> Exercise data:
* BEGIN *

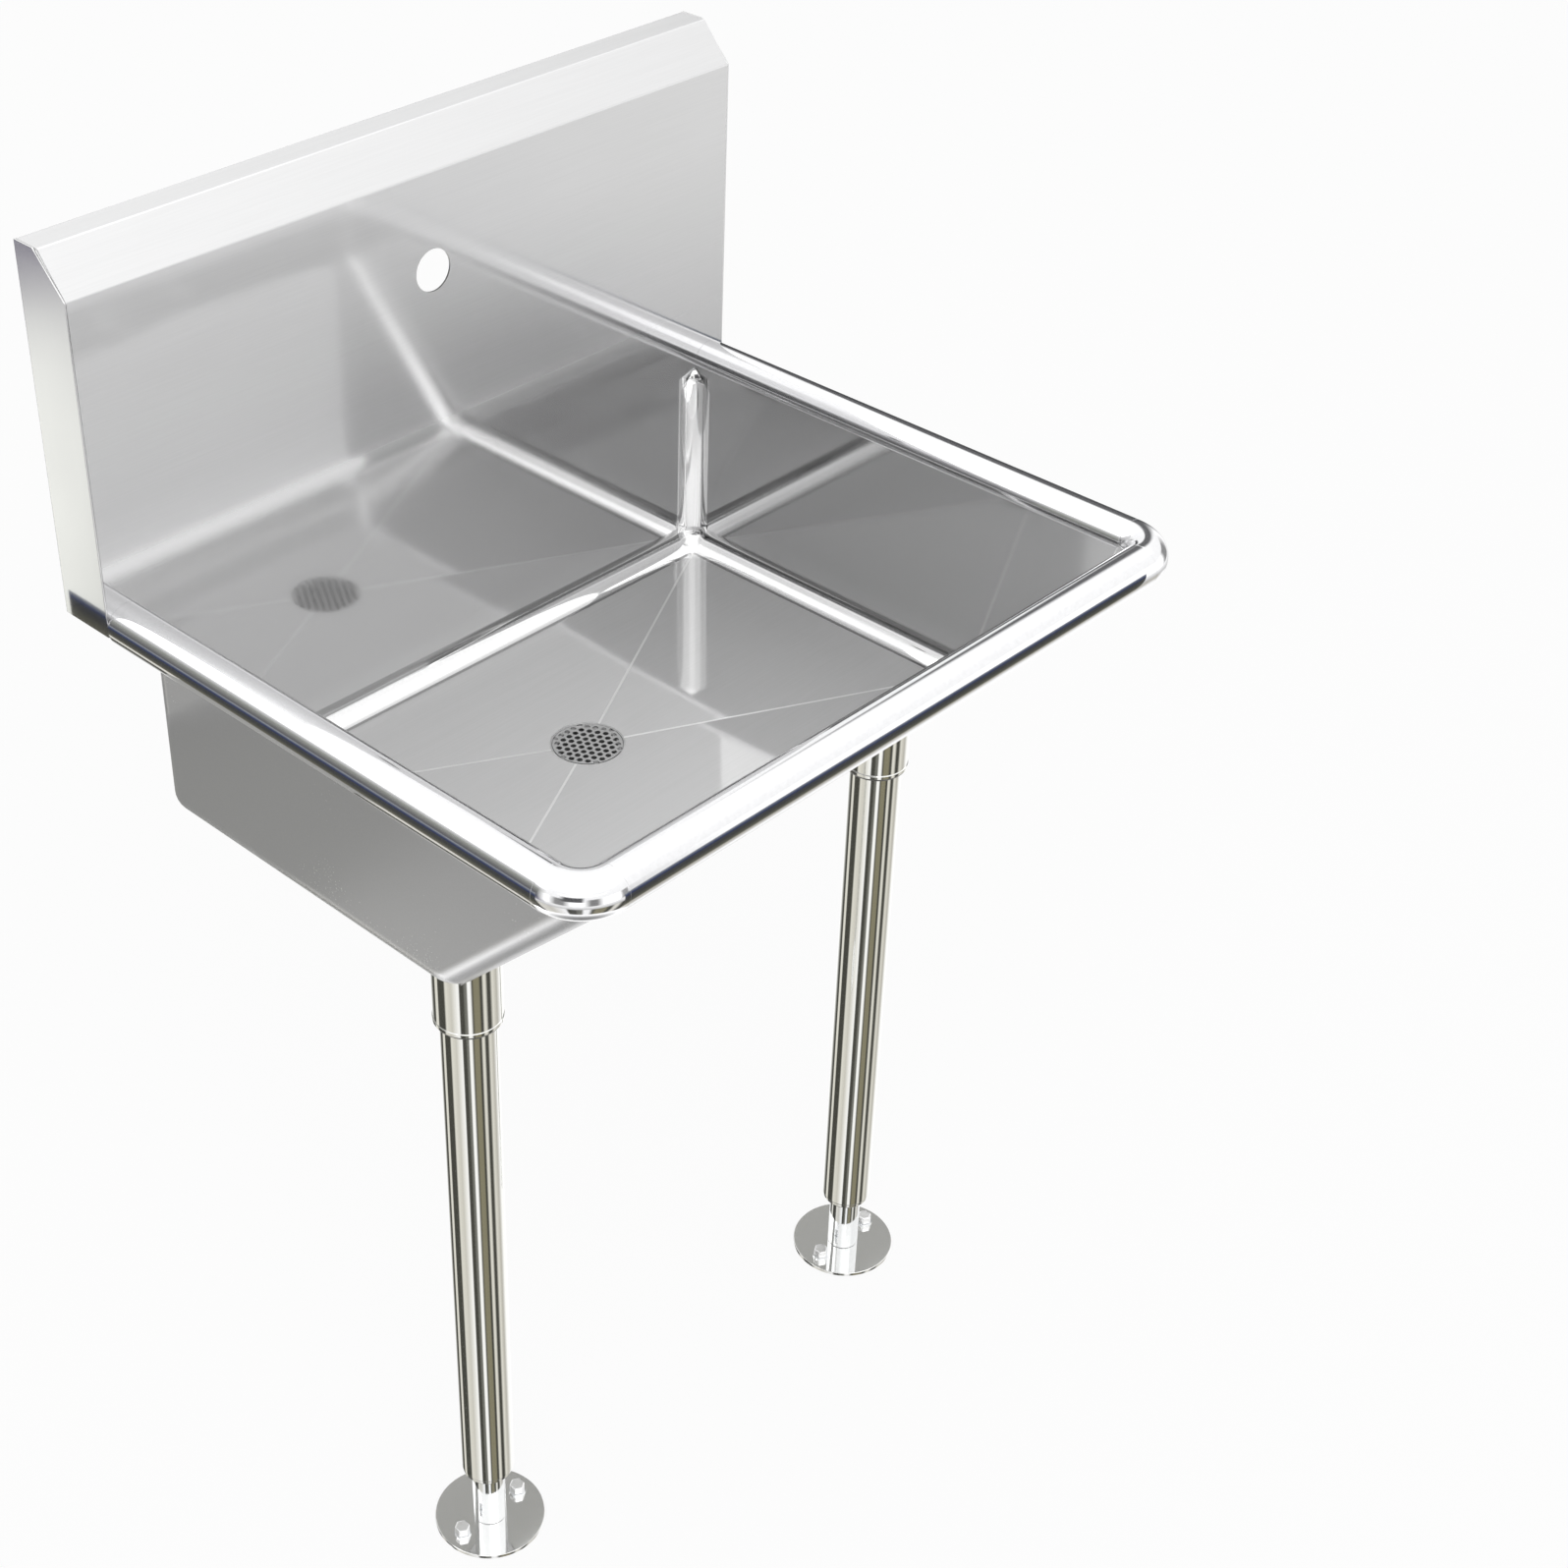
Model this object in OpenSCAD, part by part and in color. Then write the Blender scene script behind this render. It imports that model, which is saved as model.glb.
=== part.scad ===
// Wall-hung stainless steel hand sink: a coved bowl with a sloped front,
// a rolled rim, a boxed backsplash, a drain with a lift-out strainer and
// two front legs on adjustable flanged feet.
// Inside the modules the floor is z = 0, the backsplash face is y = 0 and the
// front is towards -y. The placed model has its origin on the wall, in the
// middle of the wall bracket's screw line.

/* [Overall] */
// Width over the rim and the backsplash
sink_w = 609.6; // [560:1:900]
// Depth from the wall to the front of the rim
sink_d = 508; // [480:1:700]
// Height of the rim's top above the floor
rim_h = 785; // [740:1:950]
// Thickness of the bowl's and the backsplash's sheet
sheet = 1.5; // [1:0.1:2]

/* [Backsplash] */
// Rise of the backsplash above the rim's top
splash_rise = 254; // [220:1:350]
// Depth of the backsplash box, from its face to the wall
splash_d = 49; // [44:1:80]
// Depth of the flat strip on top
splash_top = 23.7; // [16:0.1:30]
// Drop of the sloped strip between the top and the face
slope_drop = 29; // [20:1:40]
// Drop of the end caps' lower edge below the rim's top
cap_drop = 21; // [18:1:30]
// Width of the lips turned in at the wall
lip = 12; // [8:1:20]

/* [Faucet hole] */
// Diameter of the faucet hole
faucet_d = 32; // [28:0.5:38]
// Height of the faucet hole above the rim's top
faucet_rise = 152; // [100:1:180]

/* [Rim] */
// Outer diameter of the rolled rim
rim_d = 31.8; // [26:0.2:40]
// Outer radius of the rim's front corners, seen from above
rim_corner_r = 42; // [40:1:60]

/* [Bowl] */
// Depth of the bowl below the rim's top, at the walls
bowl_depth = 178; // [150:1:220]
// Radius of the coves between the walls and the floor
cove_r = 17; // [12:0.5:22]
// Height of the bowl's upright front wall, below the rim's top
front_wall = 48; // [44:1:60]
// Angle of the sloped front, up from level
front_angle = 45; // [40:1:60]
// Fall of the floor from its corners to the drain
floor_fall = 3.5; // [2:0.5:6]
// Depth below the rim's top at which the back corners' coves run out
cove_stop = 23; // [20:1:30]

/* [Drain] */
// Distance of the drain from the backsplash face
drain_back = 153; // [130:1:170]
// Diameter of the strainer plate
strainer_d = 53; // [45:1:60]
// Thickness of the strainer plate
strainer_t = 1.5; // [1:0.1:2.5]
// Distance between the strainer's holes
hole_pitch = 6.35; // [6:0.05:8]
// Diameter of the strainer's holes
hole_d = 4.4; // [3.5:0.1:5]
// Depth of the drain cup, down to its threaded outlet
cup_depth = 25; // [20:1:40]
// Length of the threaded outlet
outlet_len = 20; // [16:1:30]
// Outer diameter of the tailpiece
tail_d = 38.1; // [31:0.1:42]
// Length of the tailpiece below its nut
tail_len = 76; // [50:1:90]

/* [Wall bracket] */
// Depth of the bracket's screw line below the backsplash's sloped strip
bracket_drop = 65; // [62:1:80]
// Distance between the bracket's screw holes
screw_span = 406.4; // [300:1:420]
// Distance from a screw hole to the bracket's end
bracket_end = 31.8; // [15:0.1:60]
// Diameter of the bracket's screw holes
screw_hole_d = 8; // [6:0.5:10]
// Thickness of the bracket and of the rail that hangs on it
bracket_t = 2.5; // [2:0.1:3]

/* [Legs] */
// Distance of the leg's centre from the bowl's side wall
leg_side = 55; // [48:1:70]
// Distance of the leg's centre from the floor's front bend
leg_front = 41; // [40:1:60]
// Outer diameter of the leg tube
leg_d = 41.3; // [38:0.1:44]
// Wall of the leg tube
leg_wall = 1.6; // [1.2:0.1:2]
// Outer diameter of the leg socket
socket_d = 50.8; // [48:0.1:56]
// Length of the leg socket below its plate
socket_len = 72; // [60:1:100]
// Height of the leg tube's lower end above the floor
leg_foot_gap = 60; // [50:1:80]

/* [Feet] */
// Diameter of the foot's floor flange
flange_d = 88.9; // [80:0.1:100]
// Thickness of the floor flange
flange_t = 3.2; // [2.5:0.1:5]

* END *
* BEGIN *

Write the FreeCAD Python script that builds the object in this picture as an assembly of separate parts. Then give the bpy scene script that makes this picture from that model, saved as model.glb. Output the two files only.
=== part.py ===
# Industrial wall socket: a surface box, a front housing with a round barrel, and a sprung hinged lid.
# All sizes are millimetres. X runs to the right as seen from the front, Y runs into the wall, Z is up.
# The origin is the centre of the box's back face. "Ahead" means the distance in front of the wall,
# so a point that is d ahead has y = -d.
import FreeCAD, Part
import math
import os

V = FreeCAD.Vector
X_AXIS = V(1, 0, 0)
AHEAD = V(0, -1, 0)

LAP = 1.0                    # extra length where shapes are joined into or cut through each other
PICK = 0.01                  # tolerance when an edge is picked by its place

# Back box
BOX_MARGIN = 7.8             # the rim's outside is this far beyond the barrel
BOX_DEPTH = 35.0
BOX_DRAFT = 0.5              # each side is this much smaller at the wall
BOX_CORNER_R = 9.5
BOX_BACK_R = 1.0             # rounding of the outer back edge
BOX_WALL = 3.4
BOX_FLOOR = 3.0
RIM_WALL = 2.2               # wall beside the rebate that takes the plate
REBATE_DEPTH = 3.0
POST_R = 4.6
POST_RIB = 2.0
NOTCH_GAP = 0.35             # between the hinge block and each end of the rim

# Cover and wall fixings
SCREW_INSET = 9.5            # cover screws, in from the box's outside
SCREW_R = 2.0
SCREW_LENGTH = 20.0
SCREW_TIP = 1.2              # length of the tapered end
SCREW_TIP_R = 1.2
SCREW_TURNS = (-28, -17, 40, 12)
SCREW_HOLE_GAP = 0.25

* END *

> What is required: Using the material above, gather every line that includes "model".

> Completed exercise:
Model this object in OpenSCAD, part by part and in color. Then write the Blender scene script behind this render. It imports that model, which is saved as model.glb.
// front is towards -y. The placed model has its origin on the wall, in the
Write the FreeCAD Python script that builds the object in this picture as an assembly of separate parts. Then give the bpy scene script that makes this picture from that model, saved as model.glb. Output the two files only.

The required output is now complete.